Don't rely on color. Don't rely on the "natural" branding. Look for the fine print.
Making the Choice: A Practical Guide
So, what should you actually buy?
If you're just filling a shaker for the dinner table and you don't eat a lot of fish or dairy, buy the iodized stuff. It’s cheap insurance for your brain and your thyroid.
If you are a serious home cook, keep three salts.
- Iodized Table Salt: For general use, boiling pasta water, and making sure the kids get their nutrients.
- Kosher Salt: For seasoning meat. The big grains are easier to pinch and see, so you don't over-salt the steak.
- Maldon or Sea Salt: For "finishing." That crunch on top of a chocolate chip cookie? That’s what this is for.
Actionable Steps for Your Pantry
Stop treating salt like a single ingredient. It’s a toolset.
- Check your current salt: If you have thyroid issues or are pregnant, ensure your main salt source is iodized unless you’re getting iodine from a prenatal vitamin or a lot of seafood.
- For Fermentation: Buy "Pickling Salt" or "Canning Salt." It is non-iodized and has zero anti-caking agents, ensuring your pickles stay crisp and your brine stays clear.
- Conversion Rule: If a recipe calls for "salt" and doesn't specify, it usually means table salt. If you're using Kosher salt, use about 1.5 times the amount requested.
- Taste Test: Put a pinch of iodized salt and a pinch of non-iodized sea salt on two separate slices of cucumber. If you can’t tell the difference, stop overthinking it and buy the $1 blue box.

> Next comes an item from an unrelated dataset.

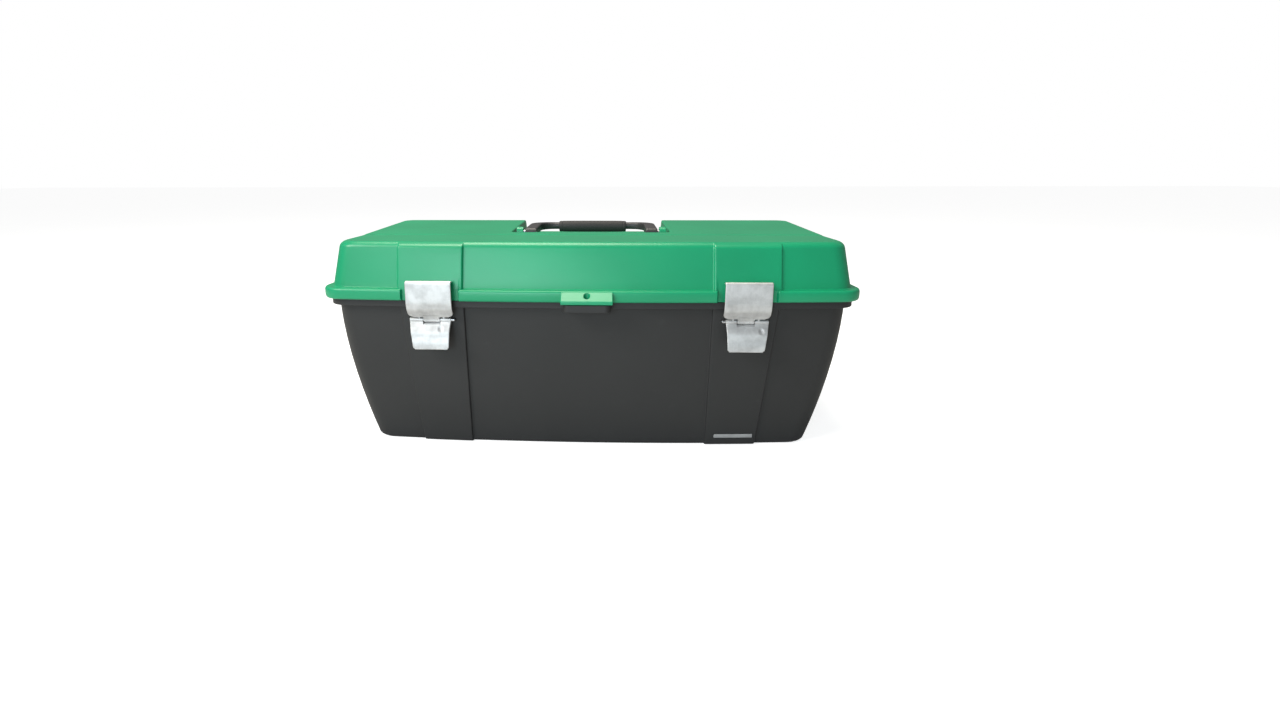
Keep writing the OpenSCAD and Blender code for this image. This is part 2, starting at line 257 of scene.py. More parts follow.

Ultimately, the difference between table salt and iodized salt is a matter of a few micrograms of a mineral and a hundred years of public health history. They are interchangeable in most recipes, but they aren't identical in their impact on your body or your long-term health. Keep both in the pantry, use them for their strengths, and stop worrying about the "chemicals"—iodine is one chemical your body literally cannot live without.